I also have no idea about the connection between the Rapture and Noah. Maybe the whole "as in the days of Noah" thing that Jesus says in Matthew 24 and Luke 17, but that very same passage also has Jesus explaining what those days of Noah looked like: "they were eating and drinking, marrying and giving in marriage" (Matt 24:26-27; Luke 17:26-27) which doesn't really tie His second coming to a particular date or generation down, as for a long time now (throughout all of history maybe?) people have been eating, drinking, getting marrying and divorced....

I also don't know why the focus on the seven days it took to load the ark. Why no focus on the rain that fell for 40 days? "Forty days" is mentioned at least four times in the Noah story or why not look at the two mentions of the150 days the water hung around for? If that is the case Camping could be out by 40,000 to 150,000 years!

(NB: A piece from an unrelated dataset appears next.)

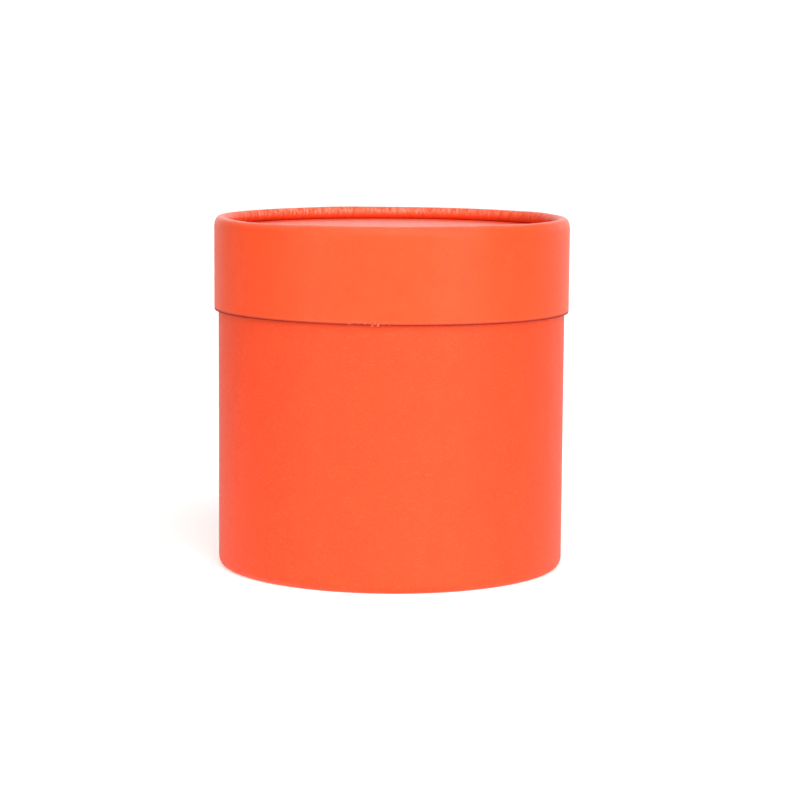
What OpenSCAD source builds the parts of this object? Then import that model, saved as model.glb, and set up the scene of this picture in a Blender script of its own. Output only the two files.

If this guy takes the Bible so seriously maybe he should read:
"when a prophet speaks in the name of the Lord, if the word does not come to pass or come true, that is a word that the Lord has not spoken; the prophet has spoken it presumptuously. You need not be afraid of him." (Deut 18:22
"when the word of that prophet comes to pass, then it will be known that the Lord has truly sent the prophet.” (Jer 28:9
"When this comes—and come it will!—then they will know that a prophet has been among them." (Ezek 33:33)
You might say, based off the above verses, that maybe we should give Camping the benefit of the doubt and wait for the time to come to pass, so we can then call him on it. You know, not pounce on the guy. The thing is, Camping already said Jesus was going to come back on September 6, 1994! (articlevideo) He was wrong then, so I think that means he isn't a prophet. My money is on him being wrong on May 21, 2011.

While writing this rant, I found another mathematical proof Camping uses to get to May 21, 2011 as being the date for the end of the world. I might also spend some time looking at that other proof.